Estas mujeres padecen empleos muy difíciles que pocos quieren, una vida limitada en un país extranjero y a menudo displicente y jornadas diarias de trabajo que parece que nunca terminarán. Sin embargo, aquí están. Le pregunté a todas las mujeres que entrevisté “¿Vale la pena?”. Ninguna dudó en responder: “Sí”. Cuando les pregunté ¿por qué?, todas dieron la misma respuesta: quieren dar a sus hijos la oportunidad de una vida mejor. Así que van a seguir sacrificando todo lo que sea necesario para dar a sus hijos algo que ellas mismos nunca poseerán: un pedazo del sueño americano.

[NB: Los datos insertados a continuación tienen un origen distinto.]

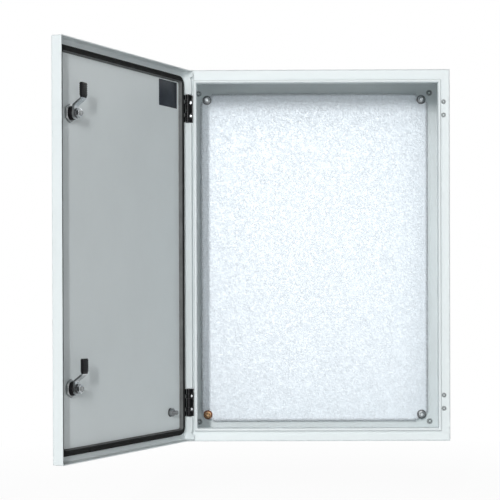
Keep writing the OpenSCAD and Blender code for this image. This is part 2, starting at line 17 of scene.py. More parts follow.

*Este artículo fue publicado originalmente en Commonweal Magazine, abril de 2012

Maíz hervido para la cena


FOTO: Joseph Sorrentino

Joseph Sorrentino

Ana abrió el refrigerador. “Mira, está casi vacío”. Hizo lo mismo con su congelador. “Casi nada”. Se volvió a la estufa, que tenía una sola olla grande en la hornilla. Levantó la tapa; allí había una docena de mazorcas duras de maíz. “Esto es todo lo que tenemos para la cena”, dijo. “Eso, y tal vez un poco de pan”. Antonio, su marido, añadió: “Bueno, puede que haya un poco de queso”. Esto no ocurría en un país en desarrollo, sino en un pueblo a una hora de Rochester. Y no era la pobreza la que los había reducido a esta escasa comida. Ambos trabajan turnos de tiempo completo y aunque no es abundante, el dinero que ganan podría fácilmente comprar comida para la cena. La única razón de tener una cena de sólo maíz y pan es que son mexicanos que trabajan en Estados Unidos ilegalmente. Inmigración y Control de Aduanas habían sido particularmente activos y Ana y su esposo tenían miedo a arriesgarse a salir a comprar comida. Si ellos fueran detenidos, serían deportados. En realidad, es raro incluso que tuvieran maíz fresco. En una visita anterior, Ana también abrió el refrigerador para mostrarme su contenido. “No tenemos frutas o verduras frescas”, dijo. “Comemos alimentos enlatados y congelados. Nunca sabemos cuándo Inmigración estará afuera de la casa o esperando afuera de la tienda, así que compramos alimentos enlatados adicionales cuando podemos”. Ana y Antonio, al igual que miles de mexicanos que trabajan en las granjas en Estados Unidos, siembran y cosechan los alimentos que comemos. El día que llegaron a casa a tomar esa comida, Ana había trabajado ocho horas en la clasificación de cebollas y Antonio diez horas eliminando las malas hierbas en un campo. ¡Qué irónico es que las personas que nos proveen de comida a veces ni siquiera pueden alimentarse a sí mismos!